The video I posted yesterday, wherein Robert Egger hands Rush Limbaugh his head on a plate, has drawn two very different responses. (Update: The original video is here – video at yesterday’s site has been updated to exclude the “offensive” portions.)
One response is, “Yes, right on! And I love the ending!”
The other, diametrically opposed, is, “You had me until the end. Hold your anger, Robert. Take the high road.”
Those of you who are regular readers here have watched me walk that same line – the line between gentle encouragement and downright indignation. Like Robert, I have received the same comments when my normally understanding side is overpowered by my “righteous indignation” side.

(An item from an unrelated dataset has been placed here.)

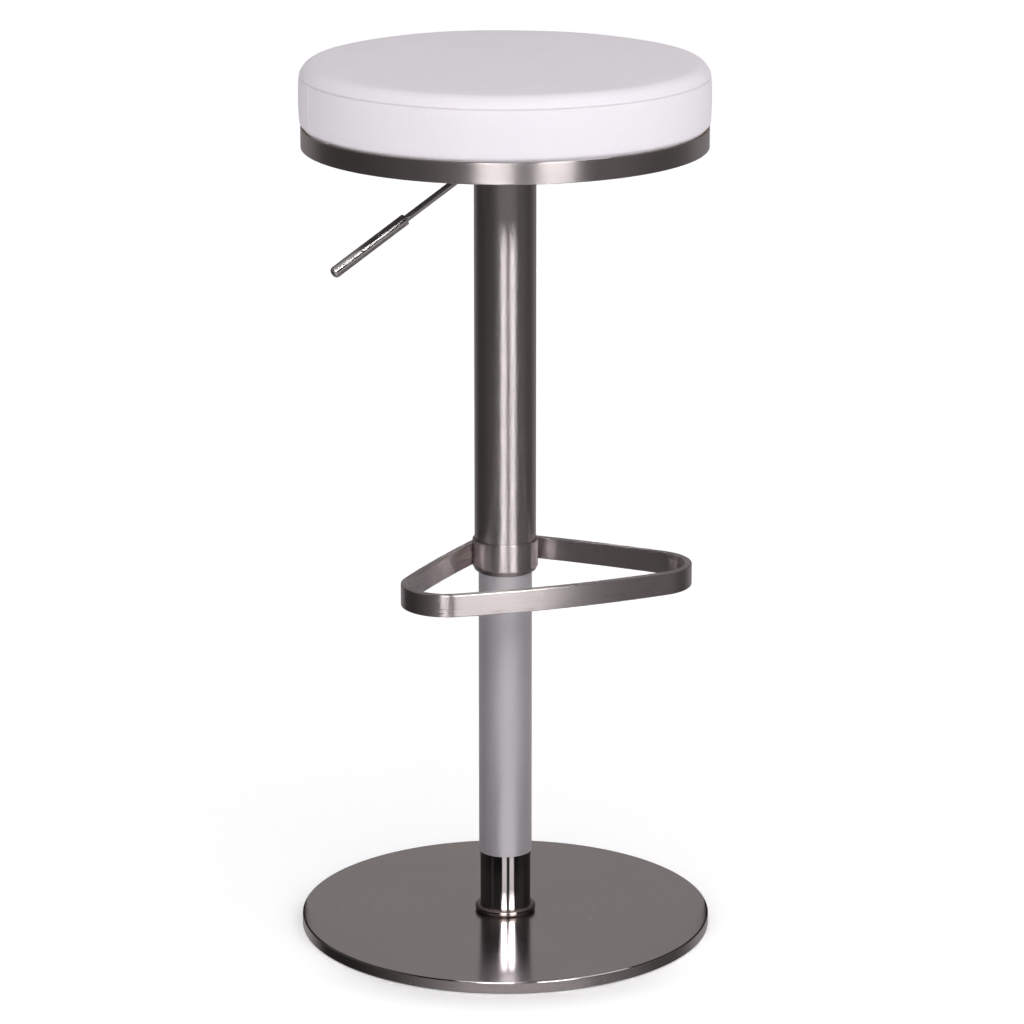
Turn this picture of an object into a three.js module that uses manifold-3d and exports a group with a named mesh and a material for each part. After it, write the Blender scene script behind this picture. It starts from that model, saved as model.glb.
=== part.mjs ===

Watching the response to Robert’s video, both here at the blog and especially in social media circles, I cannot help but wonder:
- What is the place for anger in creating social change?
- Does social change require a bit of poking and prodding around the edges? Is it inherently about the balance and blend of anger and higher ground?
- Isn’t anger part of who we are as humans? Isn’t it something we all feel at times? Would that not make it ok to express that? Or is it always about reaching for the high road?
- If our highest potential for compassionate, joyful living is reached by walking the talk of that potential, what is the highest potential for what we do with our anger?
- Is there a place for periodic explosion, for someone to express what we are all feeling, and then, as Robert does every day, get on with the very real work of making change from the higher ground? Does social change need a provocateur to balance what my friend Renata Rafferty calls “The Tyranny of the Nice”?
In the U.S. over the past 2 years, we have seen the result of anger from a place of fear. What of anger from a place of aspiration? Is such a thing even possible?
Because I myself am a provocateur, I wrestle with this in my own writing and speaking. I know that my own anger tends to arise not from fear, but from my own personal intolerance for the intolerance of others. (Yes, I know, I’m working on that. Just ‘fessing up to my own demons here!)
And so I cannot help but wonder:
What place does anger have in creating social change?